I don't think there's anything in the JDK which will do this.

However, implementing such a thing is a simple matter of programming. Here is an open-addressed hashtable with linear probing, with keys and values stored in parallel arrays:

public class LongIntParallelHashMultimap {

    private static final long NULL = 0L;

    private final long[] keys;
    private final int[] values;
    private int size;

    public LongIntParallelHashMultimap(int capacity) {
        keys = new long[capacity];
        values = new int[capacity];
    }

    public void put(long key, int value) {
        if (key == NULL) throw new IllegalArgumentException("key cannot be " + NULL);
        if (size == keys.length) throw new IllegalStateException("map is full");

        int index = indexFor(key);
        while (keys[index] != NULL) {
            index = successor(index);
        }
        keys[index] = key;
        values[index] = value;
        ++size;
    }

    public int[] get(long key) {
        if (key == NULL) throw new IllegalArgumentException("key cannot be " + NULL);

        int index = indexFor(key);
        int count = countHits(key, index);

        int[] hits = new int[count];
        int hitIndex = 0;

        while (keys[index] != NULL) {
            if (keys[index] == key) {
                hits[hitIndex] = values[index];
                ++hitIndex;
            }
            index = successor(index);
        }

        return hits;
    }

    private int countHits(long key, int index) {
        int numHits = 0;
        while (keys[index] != NULL) {
            if (keys[index] == key) ++numHits;
            index = successor(index);
        }
        return numHits;
    }

    private int indexFor(long key) {
        // the hashing constant is (the golden ratio * Long.MAX_VALUE) + 1
        // see The Art of Computer Programming, section 6.4
        // the constant has two important properties:
        // (1) it is coprime with 2^64, so multiplication by it is a bijective function, and does not generate collisions in the hash
        // (2) it has a 1 in the bottom bit, so it does not add zeroes in the bottom bits of the hash, and does not generate (gratuitous) collisions in the index
        long hash = key * 5700357409661598721L;
        return Math.abs((int) (hash % keys.length));
    }

    private int successor(int index) {
        return (index + 1) % keys.length;
    }

    public int size() {
        return size;
    }

}

Note that this is a fixed-size structure. You will need to create it big enough to hold all your data - 110 million entries for me takes up 1.32 GB. The bigger you make it, in excess of what you need to store the data, the faster that insertions and lookups will be. I found that for 110 million entries, with a load factor of 0.5 (2.64 GB, twice as much space as needed), it took on average 403 nanoseconds to look up a key, but with a load factor of 0.75 (1.76 GB, a third more space than is needed), it took 575 nanoseconds. Decreasing the load factor below 0.5 usually doesn't make much difference, and indeed, with a load factor of 0.33 (4.00 GB, three times more space than needed), i get an average time of 394 nanoseconds. So, even though you have 5 GB available, don't use it all.
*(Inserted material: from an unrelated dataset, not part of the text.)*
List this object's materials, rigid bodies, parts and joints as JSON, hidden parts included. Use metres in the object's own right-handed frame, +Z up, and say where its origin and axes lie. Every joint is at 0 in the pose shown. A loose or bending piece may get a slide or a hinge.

Note also that zero is not allowed as a key. If this is a problem, change the null value to be something else, and pre-fill the keys array with that on creation.

Might be I am late in answering this question but elastic search will solve your problem.

Is there any Java library which satisfies my all those needs properly.

AFAIK no. Or at least, not one that minimizes the memory footprint.

However, it should be easy write a custom map class that is specialized to these requirements.